Myth: giving a teenager birth control gives them permission to have sex. Fact: I wasn’t scared of sex because I might get pregnant, I was scared of my mom. Also, at some point I realized that if a boy is stupid enough to ask for sex in high school, that is all that he wants. Let me repeat, a boy who asks for it is only looking for one thing. A friendship that blossoms in high school and grows into love over the years is a beautiful thing and I envy people who hold on to their high school sweethearts, but let’s get real.

In reality, sex in high school just causes a lot of unnecessary drama and complicated decisions that a teenager should not have to face.

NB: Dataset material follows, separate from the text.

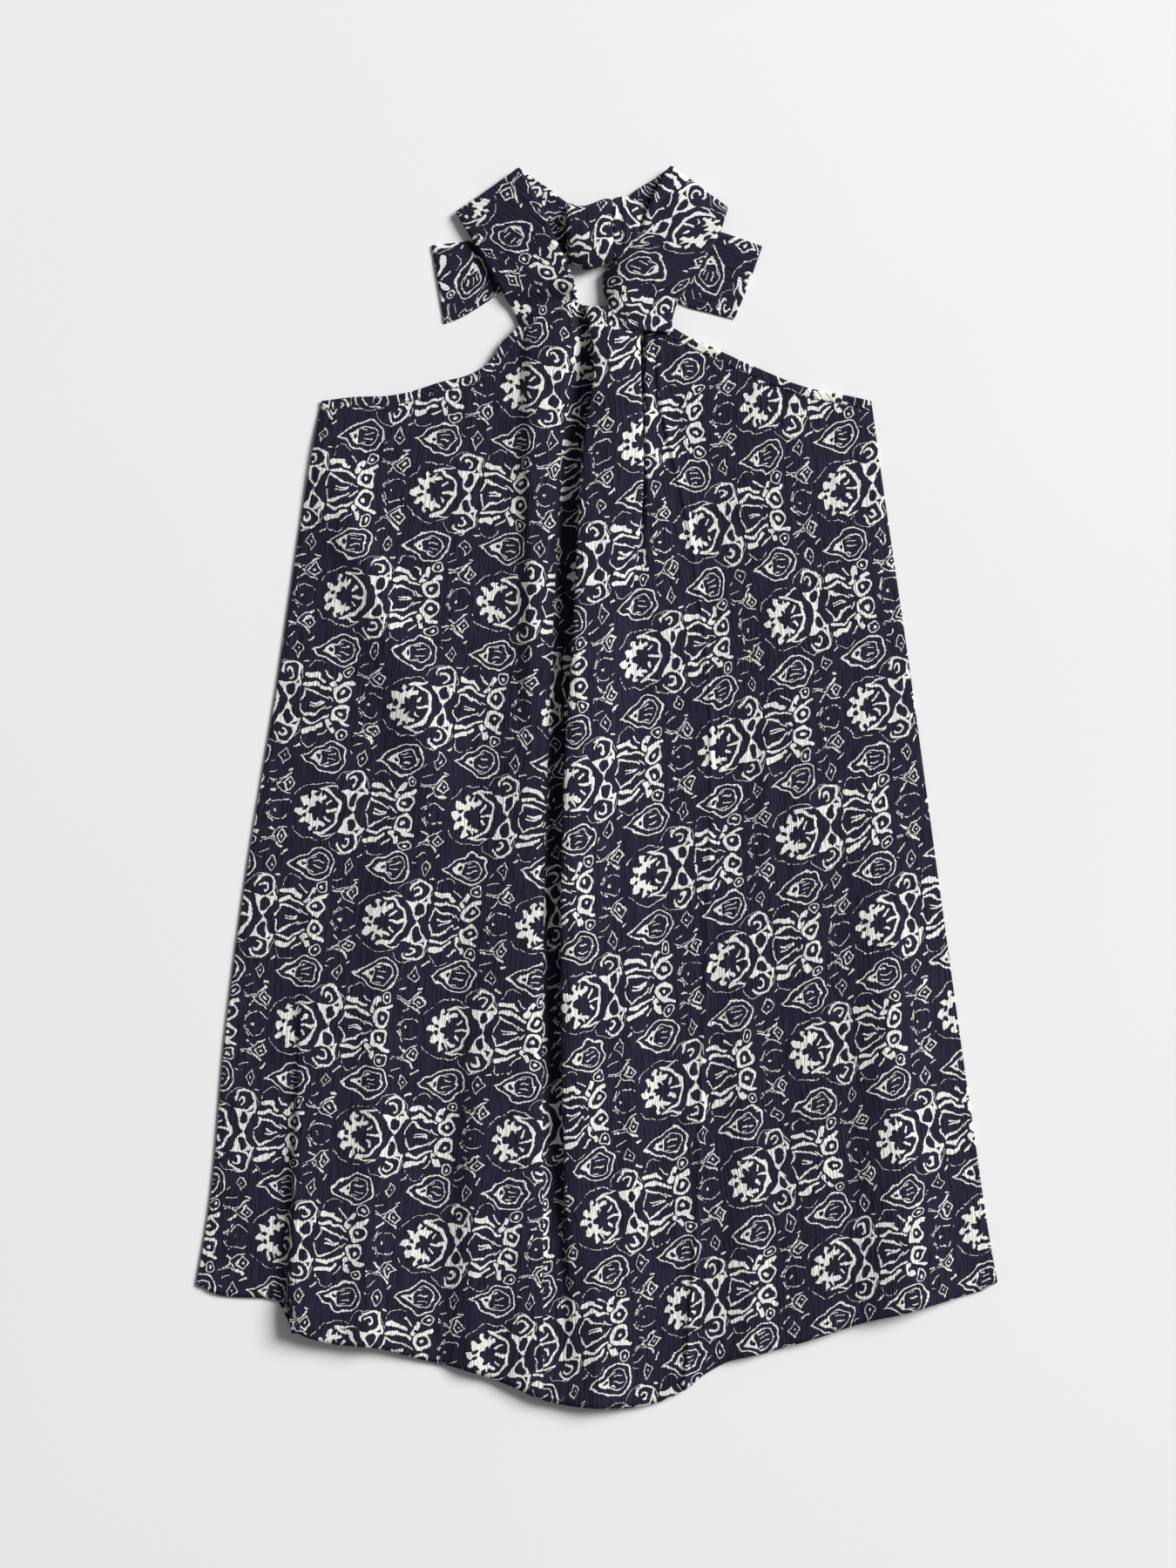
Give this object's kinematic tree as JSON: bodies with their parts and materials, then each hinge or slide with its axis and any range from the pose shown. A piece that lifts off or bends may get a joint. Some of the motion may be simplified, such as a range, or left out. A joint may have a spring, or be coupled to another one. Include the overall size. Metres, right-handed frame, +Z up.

Looking back, more drama, heartache, gossip came from sex than anything else I can remember. I say this from the bottom of my heart to all teenagers out there: Your parents are not trying to be mean or overbearing when they say no sex under my roof. Their hearts are breaking when they find out their baby has had that life experience at such a young age. A deep concern for a child’s well-being comes out as anger, tears, fear, and pain because parents know how much of a hold sex has on a person’s life. I could go on and on, but that is a topic for another day.

Adulthood (or something like it)

I managed to make it through high school with out having sex or getting pregnant; or having any boyfriend at all for that matter. There was that one guy I thought I loved my junior and senior year, but he had a girlfriend as our friendship grew, and I didn’t want to be the other woman. I wanted to be his only, and that just never happened. I went off to college about an hour from home after high school and lived with my step-sister for a year before living on my own.

A week after graduating with my bachelor’s degree I got married. We were blessed with my cousin’s daughter after I bought my first house three years later. She was 4 when she moved in from her foster home and from the moment we were asked to be a permanent home for her, I couldn’t have imagined my life any other way. Even when I was unsure of my marriage, I knew I would raise her by myself if I had to because I couldn’t live without her.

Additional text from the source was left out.